Addendum: you’ll need shoes. Forget American formal shoes like Johnston & Murphy, unless you want to look like the parvenus lawyers in Suits. (I’m not dissing J&M, by the way: I own two pairs, and love them. But if you want to match your exquisite suits with equally-exquisite shoes…)

Once again, Milan will be your friend — nobody makes stylish shoes quite like the Italians. However, if you really want to follow the example of Sterling Archer (and you should), you should have your shoes made for you by a cordwainer (old fart’s term for shoemaker).
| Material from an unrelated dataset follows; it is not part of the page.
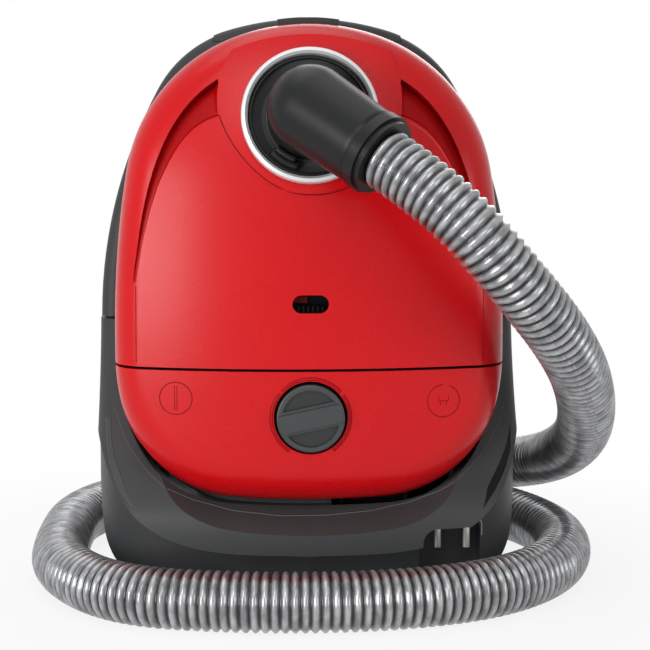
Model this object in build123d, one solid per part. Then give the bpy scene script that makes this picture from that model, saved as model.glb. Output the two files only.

If you don’t want to go to Milan and visit Stivelaria Savoia, or you’d prefer a more classical style of shoe, I would like to suggest a place somewhat off the beaten track: Vienna, and the place to go there is Ludwig Reiter. (Warning: if you follow that link and read about “welting”, you may never buy shoes off the shelf again.)

If you’d prefer a more British style, then John Lobb in London will give you whatever you need. I’ve been there, could never afford their prices (see below). I love their description of how shoes are made.

All bespoke shoemakers will measure your foot and make a wooden last of it; then, whenever you need new shoes, you just call them and they’ll make you a new pair, or several new pairs, according to your style selection. The initial consultation and measurement will take ages, but subsequent pairs will be made quite quickly. In most cases, you’ll be allocated an individual within the company who will be responsible for all your shoes thereafter.

You’ll need an assist from Powerball, by the way: Savoia, Lobb and Reiter shoes can cost anywhere from $2,000 – $8,000 a pair. But they’ll last forever, and never go out of fashion. I have a copy of Reiter half-boots which cost close to $800; I’m still wearing them, twelve years later, and they still look wonderful. (Those are available in Vienna’s Kärtnerstrasse — a very bad place to shop if you have no impulse control.)

Now… where did I put that EuroMillions ticket?